However, the project of critique and epistemic decolonization while essential, has often produced unintended consequences. In several contexts, the critique of positivism has not led to greater methodological pluralism but instead has resulted in new forms of epistemic closure, where specific paradigms become dominant to the exclusion of others. This tension is particularly evident in countries like Indonesia, where the legacy of Cold War geopolitics and decades of authoritarian rule continue to shape academic practices (Adiprasetio, 2025c, 2025b; Dhakidae, 2003; Dhakidae and Hadiz, 2006). In the aftermath of democratization, the rejection of the positivist paradigm in communication scholarship—though necessary to challenge the technocratic and depoliticized use of quantitative methods under the New Order authoritarian regime—has, over time, given rise to a different form of orthodoxy. Qualitative methodologies, especially in interpretive and constructivist paradigms, have become institutionally and intellectually privileged, often marginalizing alternative methodological traditions and limiting the development of a more balanced and dialogic epistemic landscape.
Personal trajectory: witnessing epistemic bias from within
When I began my undergraduate studies at the Faculty of Communication Sciences, Universitas Padjadjaran, Indonesia’s oldest communication faculty, in 2006, I repeatedly observed how faculty members openly expressed their scepticism toward quantitative research approaches. Many openly asserted that quantitative methods, rooted in positivism, represented a flawed and incompatible paradigm for communication studies. However, these assertions rarely materialized into meaningful academic discourse or debate.
Although the curriculum formally included a course on quantitative research methods, it was neither well-structured nor rigorously implemented. Notably, the faculty members teaching this course lacked academic publications in international communication journals or books that rigorously elaborated or employed quantitative methodologies. As I progressed in my academic training, I became increasingly aware of a hostile attitude toward quantitative approaches, which was often explicitly expressed within the department.
This scepticism persisted during my master’s studies in Communication and Media Studies at the Faculty of Social and Political Sciences, Universitas Gadjah Mada, in 2012. Once again, despite the presence of a quantitative research methods course in the curriculum, the prevailing academic culture within the department heavily favoured qualitative research, reinforcing the marginalization of quantitative methodologies.

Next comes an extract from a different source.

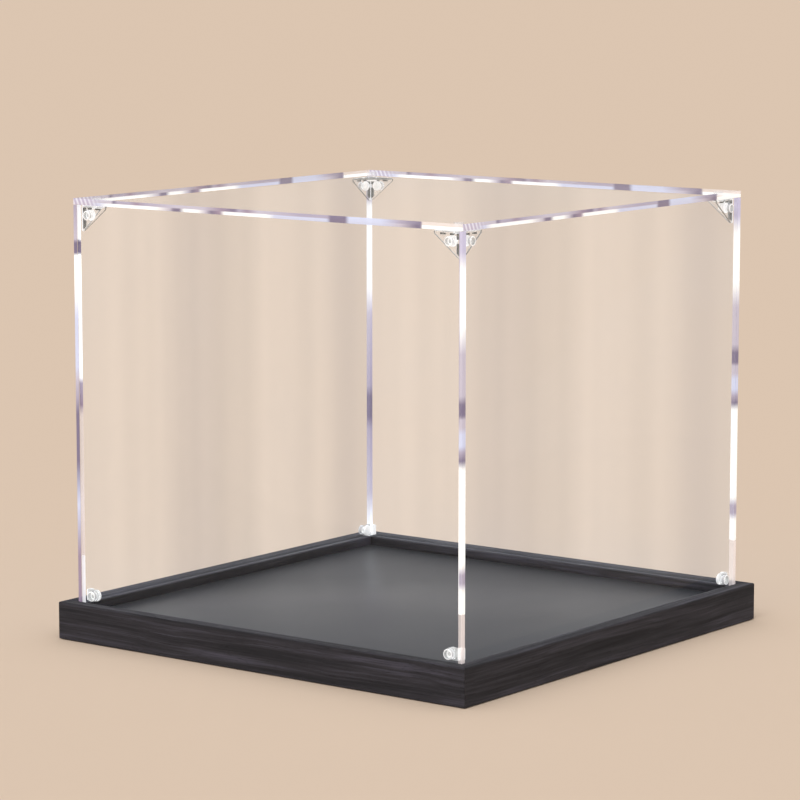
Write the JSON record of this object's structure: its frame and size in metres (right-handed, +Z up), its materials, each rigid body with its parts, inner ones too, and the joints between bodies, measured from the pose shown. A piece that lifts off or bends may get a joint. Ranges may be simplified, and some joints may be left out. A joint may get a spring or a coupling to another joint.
{
  "type": "display case",
  "caption": "Square display case with a clear acrylic lift-off cover, moulded corner connectors and clips, and a black wood-grain tray base with a sunken floor.",
  "frame": {"origin": "on the resting plane, under the middle of the base", "axes": "+Z up; the front wall, which carries two of the bottom clips' pins, faces -Y, and the right wall faces +X"},
  "size_m": [0.318, 0.318, 0.279],
  "materials": {
    "black_wood": "black wood-grain foil over fibreboard, satin",
    "grey_board": "smooth dark grey laminate over fibreboard",
    "raw_wood": "raw planed wood",
    "dark_rubber": "matte foam rubber",
    "clear_acrylic": "clear acrylic sheet with polished edges",
    "clear_moulded_plastic": "clear injection-moulded plastic"
  },
  "bodies": {
    "base": {"rail_front": "black_wood", "rail_right": "black_wood", "rail_back": "black_wood", "rail_left": "black_wood", "floor_panel": "grey_board", "glue_block_front_left": "raw_wood", "glue_block_front_right": "raw_wood", "glue_block_back_right": "raw_wood", "glue_block_back_left": "raw_wood", "foot_pad_front_left": "dark_rubber", "foot_pad_front_right": "dark_rubber", "foot_pad_back_right": "dark_rubber", "foot_pad_back_left": "dark_rubber"},
    "cover": {"wall_front": "clear_acrylic", "wall_right": "clear_acrylic", "wall_back": "clear_acrylic", "wall_left": "clear_acrylic", "top_panel": "clear_acrylic", "top_connector_front_left": "clear_moulded_plastic", "top_connector_front_right": "clear_moulded_plastic", "top_connector_back_right": "clear_moulded_plastic", "top_connector_back_left": "clear_moulded_plastic", "bottom_clip_front_left": "clear_moulded_plastic", "bottom_clip_front_right": "clear_moulded_plastic", "bottom_clip_back_right": "clear_moulded_plastic", "bottom_clip_back_left": "clear_moulded_plastic"}
  },
  "joints": [
    {"name": "cover_lift", "type": "slide", "parent": "base", "child": "cover", "axis": [0, 0, 1], "range_m": [0, 0.3]}
  ]
}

The epistemological bias against quantitative approaches in Indonesian communication scholarship is not limited to a single institution but rather reflects a systemic pattern across multiple universities. This trend is empirically evident in a study I conducted on publications in 28 Indonesian academic journals specializing in communication studies between 2001 and 2020. The findings indicate that over 62 percent of communication research publications relied on qualitative methodologies, while only 19 percent employed quantitative approaches (Adiprasetio, 2022b). The majority of this small percentage of quantitative studies were descriptive, relying predominantly on simple correlational analyses rather than advanced statistical modelling or experimental designs (Adiprasetio, 2022b). This is also the case for research in other fields, such as journalism studies (Adiprasetio, 2022a, 2025b). These findings suggest that quantitative methodologies in Indonesian communication studies are not only underrepresented but also underdeveloped.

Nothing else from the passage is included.